The interplay between entropy and enthalpy is a long-standing, open question: how does entropy/enthalpy compensation manifest itself, what are the physical origins, and does it exist at all?^218,219 Thermodynamically, the enthalpic component measures the change in heat released (or absorbed) upon changing from state A to state B (e.g., conformation A to conformation B or ligand-unbound to ligand-bound), whereas the entropic part quantifies the change in order. Entropy/enthalpy compensation therefore refers to the notion that a change in the enthalpic component is offset by a similar change in entropy with a net near-zero effect on the change in free energy $\Delta G$. As an extreme example, complete compensation would imply that improving the binding strength of a ligand by introducing a favourable H-bonding interaction would be compensated by an unfavourable entropic contribution. Conversely, reducing the flexibility of part of a ligand (rotatable bond) would in turn lead to an energetic penalty. If entropy/enthalpy-compensation was a general feature of complex systems, tasks such as ligand-optimization (in drug discovery) or protein-engineering would be exceedingly difficult. In reality, such types of optimizations are difficult but not impossible as illustrated by the example of cold- or hot-adapted proteins.

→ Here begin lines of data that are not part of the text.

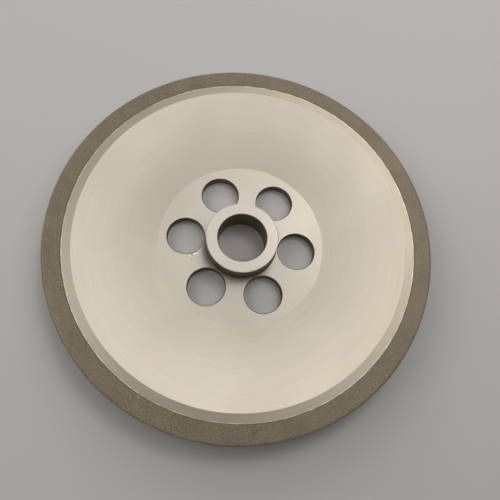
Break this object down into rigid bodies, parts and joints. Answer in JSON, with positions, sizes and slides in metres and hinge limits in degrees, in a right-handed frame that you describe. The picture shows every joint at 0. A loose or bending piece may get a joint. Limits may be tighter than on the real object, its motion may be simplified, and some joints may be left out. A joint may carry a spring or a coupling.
{
  "type": "brazed diamond grinding wheel",
  "caption": "Dished steel grinding wheel with a bored hub, round holes through its web and a ring of brazed diamond grit over the face and edge of its rim.",
  "frame": {"origin": "middle of the back face, on the axis of the bore", "axes": "+Z along the bore's axis, out of the dish; +X and +Y across the wheel, with the middle of the first web hole 113.3 degrees round from +X"},
  "size_m": [0.2, 0.2, 0.0175],
  "materials": {
    "body_steel": "fine turned, satin warm grey",
    "brazed_grit": "matt brown grey, one layer of diamond grit in braze"
  },
  "bodies": {
    "root": {"steel_body": "body_steel", "abrasive_band": "brazed_grit"}
  },
  "joints": []
}
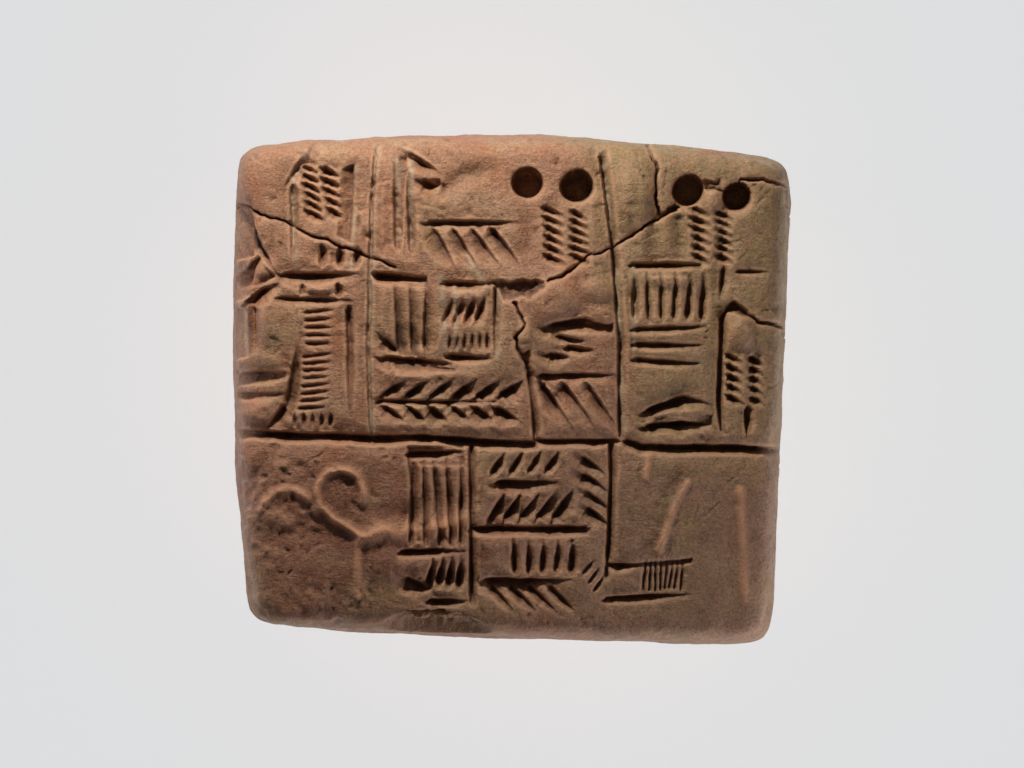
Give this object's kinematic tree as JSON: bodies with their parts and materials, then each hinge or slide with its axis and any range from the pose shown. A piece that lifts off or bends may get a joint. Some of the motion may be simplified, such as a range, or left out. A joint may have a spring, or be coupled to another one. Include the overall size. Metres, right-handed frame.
{
  "type": "cuneiform tablet",
  "caption": "Small thick clay accounting tablet lying on its back, with ruled cases, rows of pressed strokes, deep round marks, worn relief and rejoined breaks.",
  "frame": {"origin": "under the middle of the tablet, on the surface that it lies on", "axes": "+Z out of the written face, +X along the longest side to the right of the written face, +Y towards the top of the written face"},
  "size_m": [0.06, 0.0548, 0.0416],
  "materials": {
    "clay": "matt fine clay, terracotta brown with olive and reddish patches"
  },
  "bodies": {
    "root": {"tablet": "clay"}
  },
  "joints": []
}
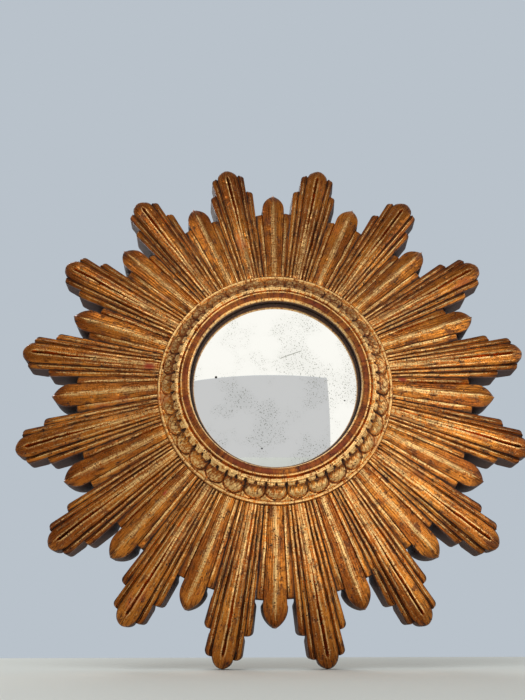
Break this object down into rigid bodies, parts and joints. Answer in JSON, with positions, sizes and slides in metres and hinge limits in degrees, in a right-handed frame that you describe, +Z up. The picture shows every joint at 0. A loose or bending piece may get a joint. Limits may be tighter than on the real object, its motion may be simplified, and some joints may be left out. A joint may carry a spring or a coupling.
{
  "type": "sunburst wall mirror",
  "caption": "Carved giltwood sunburst wall mirror: a round convex glass in a carved ring, with alternating long and short fluted rays and a folding hanging loop behind.",
  "frame": {"origin": "centre of the back board's rear face, on the wall plane", "axes": "+Z up with the mirror hanging, +Y out of the flat back into the wall, -Y out of the glass toward the viewer, +X to the viewer's right"},
  "size_m": [0.5406, 0.099, 0.5406],
  "materials": {
    "gilding": "worn gold leaf over red bole on carved wood, semi-gloss",
    "mirror_glass": "silvered convex glass with foxing",
    "block_wood": "bare wood",
    "pine": "bare aged pine board",
    "steel": "dull aged steel",
    "brass": "aged brass"
  },
  "bodies": {
    "mirror": {"short_ray_01": "gilding", "short_ray_02": "gilding", "short_ray_03": "gilding", "short_ray_04": "gilding", "short_ray_05": "gilding", "short_ray_06": "gilding", "short_ray_07": "gilding", "short_ray_08": "gilding", "short_ray_09": "gilding", "short_ray_10": "gilding", "short_ray_11": "gilding", "short_ray_12": "gilding", "short_ray_13": "gilding", "short_ray_14": "gilding", "short_ray_15": "gilding", "short_ray_16": "gilding", "long_ray_01": "gilding", "long_ray_02": "gilding", "long_ray_03": "gilding", "long_ray_04": "gilding", "long_ray_05": "gilding", "long_ray_06": "gilding", "long_ray_07": "gilding", "long_ray_08": "gilding", "long_ray_09": "gilding", "long_ray_10": "gilding", "long_ray_11": "gilding", "long_ray_12": "gilding", "long_ray_13": "gilding", "long_ray_14": "gilding", "long_ray_15": "gilding", "long_ray_16": "gilding", "carved_ring": "gilding", "mirror_glass": "mirror_glass", "glass_block_01": "block_wood", "glass_block_02": "block_wood", "glass_block_03": "block_wood", "glass_block_04": "block_wood", "glass_block_05": "block_wood", "glass_block_06": "block_wood", "back_board": "pine", "back_screw_01": "steel", "back_screw_02": "steel", "back_screw_03": "steel", "back_screw_04": "steel", "back_screw_05": "steel", "back_screw_06": "steel", "back_screw_07": "steel", "back_screw_08": "steel", "hanger_screw_01": "steel", "hanger_screw_02": "steel", "hanger_plate": "brass"},
    "hanging_loop": {"hanger_ring": "brass"}
  },
  "joints": [
    {"name": "hanger_ring_swing", "type": "hinge", "parent": "mirror", "child": "hanging_loop", "pos_m": [0, -0.0046, 0.174], "axis": [1, 0, 0], "range_deg": [0, 180]}
  ]
}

For a comprehensive understanding of how structure, flexibility, energetics, and dynamics contribute to controlling $\Delta H$ and $T\Delta S$, close collaborations between experiment and computation of suitable paradigmatic systems covering time scales from femtoseconds out to biologically relevant time scales (seconds) are required. Such an endeavor requires experiments in multiple wavelength regions (X-ray, UV, IR, THz, and NMR) to unravel the complex interplay between energy, motion, and function. Using state-of-the art technology at all levels, such characterizations deems to be possible.